While the messages are offensive, the Calgary Police Service (CPS) said it won’t be laying charges at this time.
“Some of the challenges that the police service faces is that we accept racism is out there, but racism and a criminal offense are two different things,” said Senior Const. Craig Collins, who works as the CPS Hate Crime Coordinator.
“The opinions expressed by the lady on the voicemail would be her opinions,” Collins said.
“Broadly, that would be covered by the protected right of freedom of expression and speech, although many of us would find that distasteful.”
Balfour Der, a former Crown prosecutor turned defence counsel, agrees that this specific incident would not meet the threshold of a crime.
“It’s rude and offensive but not criminal conduct,” Der said. “They’re making racist comments but beyond that, it’s just someone being ignorant.”
However, Der is quick to point out that not all hate-motivated crimes go unpunished.
“If this conversation had taken place on a public street, that is the crime of causing a disturbance in public, which is a crime under the Criminal Code.”
“If that disturbance includes racial slurs, something that’s racially motivated, then the punishment (at sentencing) would be elevated.”

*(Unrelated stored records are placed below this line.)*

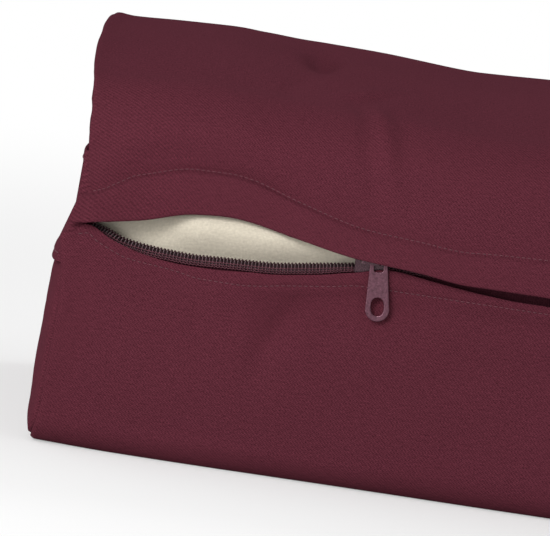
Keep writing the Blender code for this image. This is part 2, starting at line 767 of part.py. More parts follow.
def flange_outline(side):
    shares = (-0.46, -0.29, -0.12, 0.04, 0.46)
    outer = []
    inner = []
    for share in shares:
        x = SLIDER_X + share * SLIDER_LENGTH
        outer.append((x, CHAIN_Z + side * (slider_half_width(share) - PLATE_LEDGE)))
        inner.append((x, CHAIN_Z + side * channel_half_width(share)))
    return outer + list(reversed(inner))


def crown_outline():
    """The bridge seen from above: two feet and an arch with rounded shoulders, x and depth."""
    half = CROWN_SPAN / 2
    chamfer = 0.0009
    plate = PLATE_FRONT + PLATE_THICK / 2
    inner = half - CROWN_FOOT
    return [
        (-half, plate),
        (-half, CROWN_FRONT + chamfer),
        (-half + chamfer * 0.3, CROWN_FRONT + chamfer * 0.3),
        (-half + chamfer, CROWN_FRONT),
        (half - chamfer, CROWN_FRONT),
        (half - chamfer * 0.3, CROWN_FRONT + chamfer * 0.3),
        (half, CROWN_FRONT + chamfer),
        (half, plate),
        (inner, plate),
        (inner, CROWN_UNDER),
        (-inner, CROWN_UNDER),
        (-inner, plate),
    ]


def make_slider(material, group, cutters, axis):
    """Two plates joined by the wedge between the coils, side flanges, and the bridge in front."""
    outline = slider_outline(slider_half_width)
    body = upright_plate(
        "zip_slider_body", [outline], PLATE_FRONT, PLATE_FRONT + PLATE_THICK, group, material, 0.0002
    )
    rear = upright_plate(
        "slider_rear_plate", [outline], REAR_FRONT, REAR_FRONT + PLATE_THICK, cutters, None, 0.0002
    )
    boolean(body, rear, "UNION")
    for side in (-1, 1):
        flange = upright_plate(
            f"slider_flange_{'upper' if side > 0 else 'lower'}",
            [flange_outline(side)],
            PLATE_FRONT + PLATE_THICK / 2,
            TAPE_FRONT - CLEAR,
            cutters,
        )
        boolean(body, flange, "UNION")
    wedge_half = 0.75 * MOUTH_DIP * DIP_SHAPE[-1][1] - CLEAR / 2
    wedge = [(-0.44, 0.0), (-0.36, wedge_half * 0.8), (-0.28, wedge_half), (-0.17, 0.0)]
    wedge += [(share, -z) for share, z in reversed(wedge[1:-1])]
    wedge = [(SLIDER_X + share * SLIDER_LENGTH, CHAIN_Z + z) for share, z in wedge]
    post = upright_plate(
        "slider_wedge", [wedge], PLATE_FRONT + PLATE_THICK / 2, REAR_FRONT + PLATE_THICK / 2, cutters
    )
    boolean(body, post, "UNION")
    crown = flat_shape("slider_crown", [crown_outline()], CROWN_WIDTH, cutters)
    crown.matrix_world = Matrix.Translation((SLIDER_X, FACE_Y, CHAIN_Z))
    boolean(body, as_mesh(crown, None, cutters), "UNION")
    return hang(body, axis)


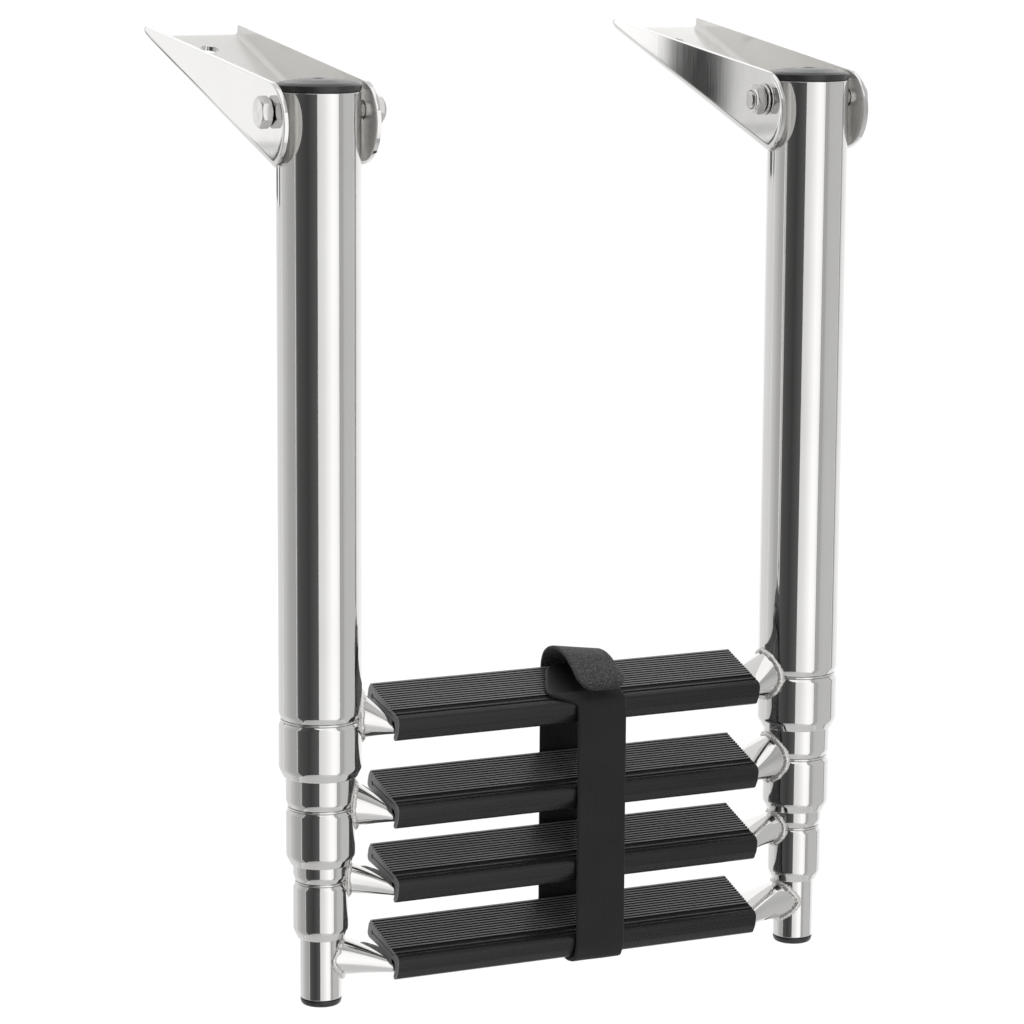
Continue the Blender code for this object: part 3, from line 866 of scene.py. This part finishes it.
def inset(outline, amount):
    """An outline moved inwards a little, for the broken edge of a cut end."""
    made = []
    for i, point in enumerate(outline):
        before, after = outline[i - 1], outline[(i + 1) % len(outline)]
        along = (after - before).normalized()
        made.append(point + Vector((along.y, -along.x)) * amount)
    return made


PLAIN, RIB_HIGHLIGHT, SUNKEN, SAWN = range(4)        # a cover's four materials, in tread_cover's order: plain, painted highlight on the rib tops, painted shade on the groove floors, and sawn ends


def cover_mark(start, end):
    """Which of a cover's materials one strip of its outline has."""
    u, v = (start + end) / 2
    if v < TREAD_TOP - RIB_DEPTH - 0.05 * MM or u < -14 * MM:
        return PLAIN
    # the groove floors take the darker material, their painted shade
    if v <= TREAD_TOP - 0.12 * MM:
        return SUNKEN
    # the tops of the ribs take the lighter material, their painted highlight
    return PLAIN if u < FIRST_RIB - 0.7 * MM else RIB_HIGHLIGHT


def end_cutters(stage, low_x, high_x):
    """Cutters for the slot and the small round core hole in both cut ends of a cover."""
    depth, above = 5 * MM, 1 * MM
    start, end = Vector((12.6 * MM, 1.2 * MM)), Vector((-12.2 * MM, 4.5 * MM))
    along = (end - start).normalized()
    across = Vector((-along.y, along.x)) * 0.32 * MM
    slot = [start + across, end + across, end - across, start - across]
    bore = circle((12.4 * MM, 1.3 * MM), 1.15 * MM, 24)
    cutters = []
    for x, inwards in ((low_x, 1), (high_x, -1)):
        for outline in (slot, bore):
            rings = [[on_step(stage, x + inwards * d, p.x, p.y) for p in outline] for d in (-above, depth)]
            cutters.append(solid("slot", *lofted(rings), [CUT_END]))
    return cutters


def tread_cover(stage):
    node = f"tread_cover_{stage}"
    low, high = BOXES[node]
    edge = 0.25 * MM
    outline = cover_outline()
    small = inset(outline, edge * 0.6)
    stations = [(low.x, small), (low.x + edge, outline), (low.x + 4 * edge, outline),
                (high.x - 4 * edge, outline), (high.x - edge, outline), (high.x, small)]
    rings = [[on_step(stage, x, p.x, p.y) for p in points] for x, points in stations]
    count = len(outline)
    strip = [cover_mark(point, outline[(i + 1) % count]) for i, point in enumerate(outline)]
    sawn = [SAWN] * count
    marks = sawn + strip * (len(rings) - 3) + sawn + [SAWN, SAWN]
    made = piece(f"ribbed_cover_{stage}", node, *lofted(rings), [COVER, RIB_TOP_HIGHLIGHT, GROOVE, CUT_END],
                 f"stage_{stage}", "tread_black", sharp=24, marks=marks)
    cut_away(made, end_cutters(stage, low.x, high.x))


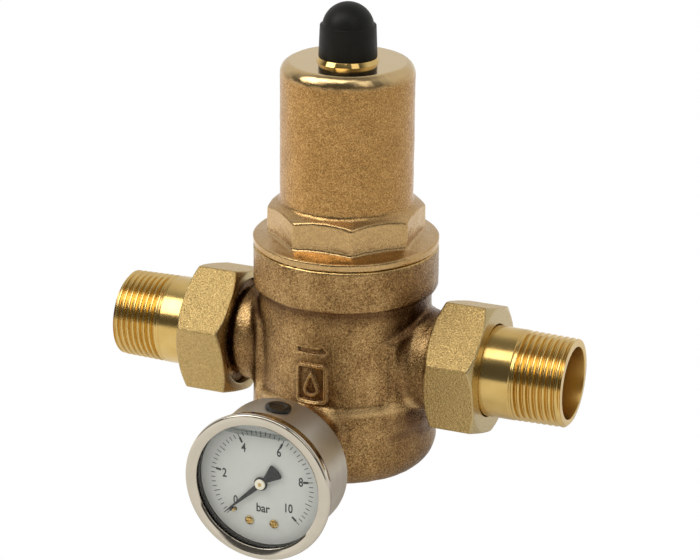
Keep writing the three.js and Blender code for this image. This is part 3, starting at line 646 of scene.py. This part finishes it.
gauge_socket = joined(
    "gauge_socket_turned",
    lathe("socket_stub", [
        (0, 32.2), (5.7, 32.2), (6.5, 33), (6.5, 42), (9.2, 42, 0.2), (9.2, 44, 0.4), (0, 44)], GAUGE, 96),
    prism("socket_square", square(14), 43.7, 56.7, GAUGE, 0.6),
    lathe("socket_neck", [(0, 56), (5.1, 56), (5.1, 59.5), (0, 59.5)], GAUGE, 64),
    prism("socket_base", [(-4, -19.6), (4, -19.6), (4, 5.5), (-4, 5.5)], 58.6, 62, GAUGE, 0.3),
    prism("socket_post", [(-1.6, -19.6), (4, -19.6), (4, -16.6), (-1.6, -16.6)], 61, 69.4, GAUGE, 0.2))
gauge_seal = lathe("gauge_seal_ring", PORT_SEAL, GAUGE)


def on_gauge(x, y):
    return GAUGE @ Matrix.Translation((x, y, 0))


# The filling hole points up out of the case's side.
ON_CASE = turned(GAUGE, -5.7) @ Matrix.Translation((0, 0, 66.3)) @ Matrix.Rotation(-math.pi / 2, 4, "X")
gauge_case = cut_by(
    lathe("gauge_case_drawn", [
        (5.5, 57), (25, 57, 1.6), (25, 76.8), (24, 76.8), (24, 58, 1.0), (5.5, 58)], GAUGE, 192),
    lathe("case_hole", [(0, 20), (3.4, 20), (3.4, 30), (0, 30)], ON_CASE, 48))
fill_plug = lathe("fill_plug_moulded", [
    (0, 22.6), (3.1, 22.6, 0.2), (3.1, 25.1), (4.7, 24.9, 0.1), (4.7, 25.5, 0.35), (3.3, 25.9, 1.0),
    (2.4, 25.6, 0.4), (0, 25.6)], ON_CASE, 72)
bezel = lathe("gauge_bezel_spun", [
    (25.3, 75.2), (26.1, 75.2, 0.3), (26.7, 76.3, 0.8), (27.3, 78.6, 1.5), (27.6, 80.2, 1.2),
    (27.1, 81.1, 0.7), (25.6, 81.35, 1.0), (24.0, 80.9, 0.8), (23.3, 80.5, 0.2), (23.3, 80.2), (25.3, 80.2)],
    GAUGE, 256, 6, 45)
window = lathe("gauge_window_glass", [
    (0, 78.9), (24.9, 78.9, 0.1), (24.9, 79.9, 0.1), (0, 79.9)], GAUGE, 128)
window_gasket = lathe("window_gasket_ring", [
    (23.4, 77.1, 0.3), (25, 77.1), (25, 78.6), (23.4, 78.6, 0.3)], GAUGE, 128)

SCREWS = ((-5.1, -15.1), (4.3, -15.1))
PIN = (-10.7, -11.7)
DIAL_FRONT = 76.0
dial = lathe("gauge_dial_plate", [
    (0, 75.3), (23.6, 75.3), (23.6, DIAL_FRONT, 0.1), (0, DIAL_FRONT)], GAUGE, 128)
for hole_x, hole_y, hole_r in ((0, 0, 1.6), (*PIN, 0.8), (*SCREWS[0], 1.0), (*SCREWS[1], 1.0)):
    dial = cut_by(dial, lathe("dial_hole", [(0, 70), (hole_r, 70), (hole_r, 80), (0, 80)],
                              on_gauge(hole_x, hole_y), 32))


def screw(name, x, y):
    """A round head with a cross slot."""
    head = lathe(name, [
        (0, 74.2), (0.7, 74.2), (0.7, 76.2), (1.6, 76.2, 0.1), (1.6, 76.55, 0.3), (1.0, 76.85, 0.3),
        (0, 76.85)],
        on_gauge(x, y), 48)
    slot = [(-1.2, -0.24), (1.2, -0.24), (1.2, 0.24), (-1.2, 0.24)]
    for degrees in (8, 98):
        head = cut_by(head, prism("slot", slot, 76.35, 78, turned(on_gauge(x, y), degrees)))
    return head


dial_screws = [screw(f"dial_screw_{i + 1}_turned", x, y) for i, (x, y) in enumerate(SCREWS)]
stop_pin = lathe("dial_stop_pin_turned", [(0, 74.2), (0.5, 74.2), (0.5, 77.6, 0.15), (0, 77.6)],
                 on_gauge(*PIN), 32)

PRINT_FROM, PRINT_TO = DIAL_FRONT - 0.01, DIAL_FRONT + 0.03
FULL_SCALE = 10


def scale_angle(value):
    return 225 - 27 * value


def tick(value, inner, outer, width):
    half = width / 2
    return prism("tick", [(inner, -half), (outer, -half), (outer, half), (inner, half)],
                 PRINT_FROM, PRINT_TO, turned(GAUGE, scale_angle(value)))


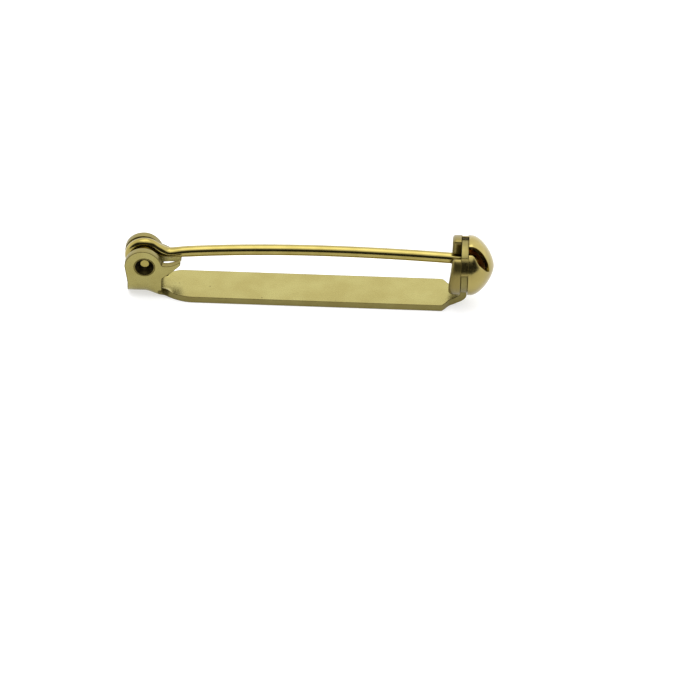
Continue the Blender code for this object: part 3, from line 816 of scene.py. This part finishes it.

“We, as a society, are moving way past the time where you could get away with prejudice and being able to say hateful things.”
Collins said police continue to ask Calgarians to come forward and report these incidents even if they’re unsure a crime has been committed.
“As we look at other offences, or we start to see a pattern, we start to look at all of the cases that come forward,” Collins said. ” I think it’s important that our community understands that we do take things seriously.”
Ly said the woman was told by police not to contact his company again and she has since apologized for her behaviour.
Ly hopes by telling his story others who have also faced racism in their lives will come forward.
“We just want racism to stop because it creates hatred within people.”